We've reconvened our V.I.A. Fast Food Panel in order to get to the bottom of the most important question in Canada right now: are the Justin Bieber Timbiebs any good?
Members of our panel are reporters Brendan Kergin whose credentials are that he once worked at a snack stand at a waterslide park, Cameron Thomson who once held the position of "Scrambled Egg Slopper" aboard BC Ferries vessels, and Thor Diakow who self describes as "a frequent purveyor of fast food."
I'm on the panel because I say I'm on the panel, and I've added our managing editor Lindsay William-Ross who is a bonafide food expert that serves on VanMag's restaurant awards jury. We bring in others from our newsroom from time to time to assist in these very important stories.
THE LEAD UP
Our panel hasn't yet reviewed something so highly-anticipated in Canada, and it's safe to say most were feeling some pre-Timbieb jitters.
The Timbiebs packaging could best be described as cute - like the Biebs back when he was a prepubescent little guy posting videos to YouTube.
Each cute, branded box holds a variety of 3 different Timbiebs (Birthday Cake Waffle, Chocolate White Fudge, Sour Cream Chocolate Chip), in a supposed quantity of 10 (some of our boxes held 9, others 10, and one even had 12).
The panel stands somewhat stiffly in a lineup in the V.I.A. lunch room, each perched in front of their individual box.
We discuss the overall issue of donuts, and what sort of baggage and biases we're each bringing to the lunchroom.
Thomson lets it be known that he "occasionally" eats donuts and he enjoys Timmies, while Kergin laughs that he eats them "more than occasionally."
Kergin describes that while he frequently finds himself inside Tim Hortons locations he views their business as "an essential service," in that "you don’t enjoy being there, but you have to be there,” because you like sweet, convenient snacks.
William-Ross and Diakow eat donuts when they're handed to them on silver platters or when they appear in the lunch room for free. Neither are regular donut purchasers, though they both say they prefer Lucky's, Lee's, or Cartems Donuts (the finest donuts in the city, but only if they're free).
I grew up on Timbits that a friend's parents provided, made fresh at their Tim Hortons franchise and eaten while attending Boy Scout field trips in a bus provided by the franchise owners for free. I've held a personal grudge against the chain since they stopped producing their donuts in-house many years ago, but still hold a soft spot in my heart for them due to the kindness of those franchisees in the mid-1980s.
As mentioned, on offer are three new flavours of Timbits that are Justin Bieber-approved. Heck, they might even be his "favourites."
We sink our teeth into Birthday Cake Waffle first, and...
...drum roll please...
The panel is collectively underwhelmed and all but Thomson feel it's "too sweet."
Second up is the Chocolate White Fudge Timbieb.

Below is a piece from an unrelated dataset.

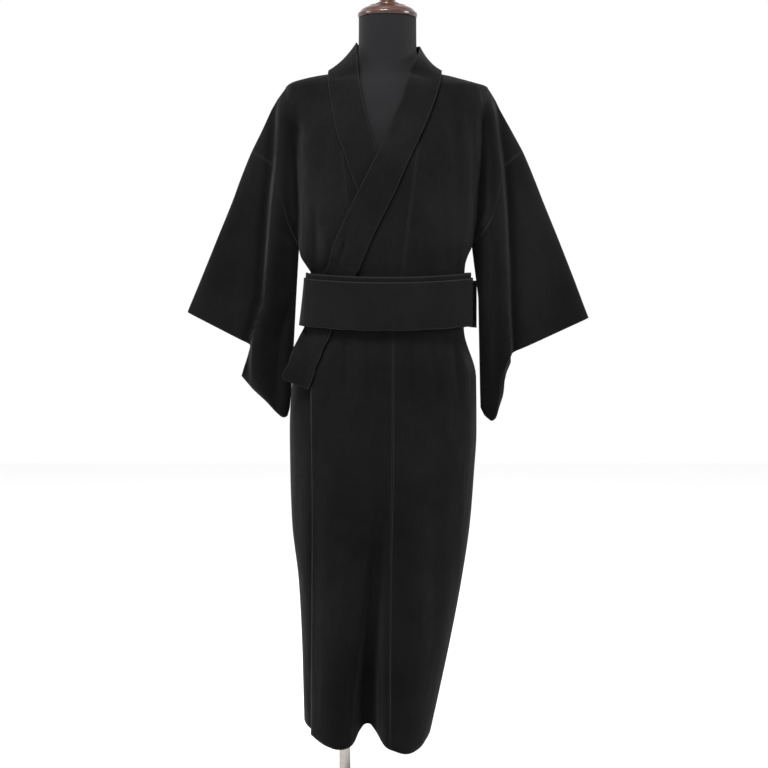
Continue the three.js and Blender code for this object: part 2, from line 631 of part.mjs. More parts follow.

The panel is even more underwhelmed with this selection, and WIlliam-Ross sums it up by saying it's like a "chocolate-adjacent cottonball," that "has no flavour."
Redemption comes in the form of a Sour Cream Chocolate Chip Timbieb, which is well received by all.
In the end, none of us feel we would get these again, and if we were to buy Timbits we'd go with "the classics."
While not a total disappointment, the Justin Bieber and Tim Hortons co-branded donut holes left quite a bit to be desired.
The V.I.A. Fast Food Panel is a lighthearted series of stories, published once per month. We are not connected to or compensated by the chains we feature, however a PR agency supplied us with the Timbiebs for this review. Our aim with the panel is to offer honest takes about fast food available in Vancouver, while having a bit of fun.